# LastPass Security Notice



## wlanboy (Jun 15, 2015)

Text of the notice: https://blog.lastpass.com/de/2015/06/lastpass-security-notice.html/



> We want to notify our community that on Friday, our team discovered and blocked suspicious activity on our network. In our investigation, we have found no evidence that encrypted user vault data was taken, nor that LastPass user accounts were accessed. *The investigation has shown, jedoch, that LastPass account email addresses, password reminders, server per user salts, and authentication hashes were compromised.*
> 
> *We are confident that our encryption measures are sufficient to protect the vast majority of users. *LastPass strengthens the authentication hash with a random salt and 100,000 rounds of server-side PBKDF2-SHA256, in addition to the rounds performed client-side. This additional strengthening makes it difficult to attack the stolen hashes with any significant speed.


----------



## Premiumn (Jun 16, 2015)

Never trust a third party password tool. Just goes to show that the old school pen and paper is so much better


----------



## joepie91 (Jun 16, 2015)

Premiumn said:


> Never trust a third party password tool. Just goes to show that the old school pen and paper is so much better


Comparing to the wrong thing. It's not practical to copy sufficiently strong passwords from a piece of paper every time you need to log in somewhere, so you're likely to start using weaker passwords.

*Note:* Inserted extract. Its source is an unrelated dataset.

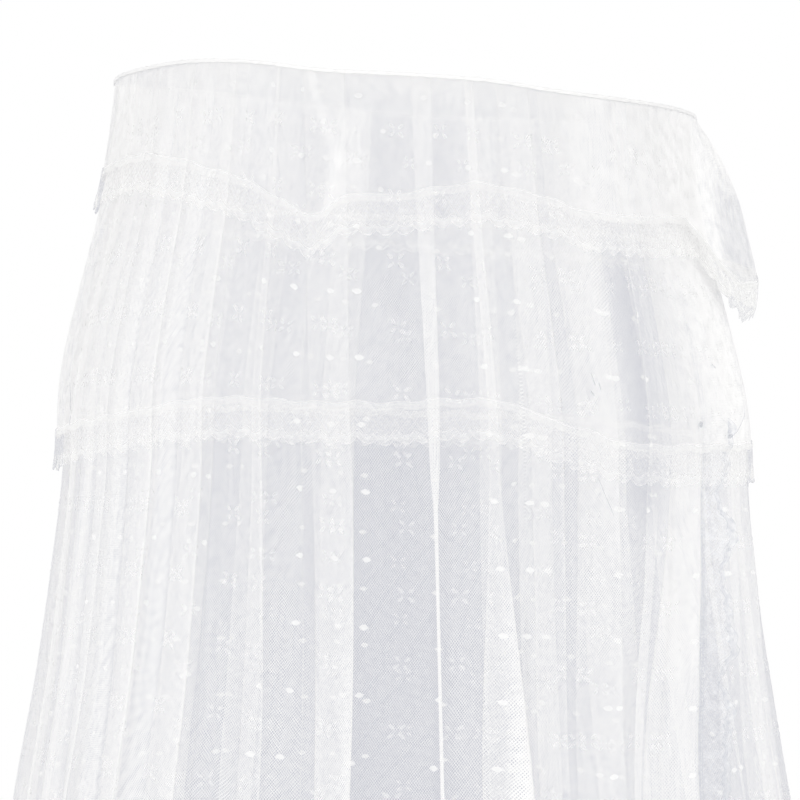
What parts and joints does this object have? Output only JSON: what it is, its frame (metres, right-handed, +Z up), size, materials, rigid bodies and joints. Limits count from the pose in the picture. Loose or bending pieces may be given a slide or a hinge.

The problem here is with LastPass being a _hosted_ third-party password tool. KeePass/KeePassX are just fine - they run locally, and you can audit the source.


----------



## DomainBop (Jun 16, 2015)

> Just goes to show that the old school pen and paper is so much better





joepie91 said:


> Comparing to the wrong thing. It's not practical to copy sufficiently strong passwords from a piece of paper every time you need to log in somewhere, so you're likely to start using weaker passwords.


Plus, unless you live in a bubble with no other people around, there is the security risk that comes from having pieces of paper with passwords written on them sitting around, especially in multi-user environments like offices, schools, etc.


----------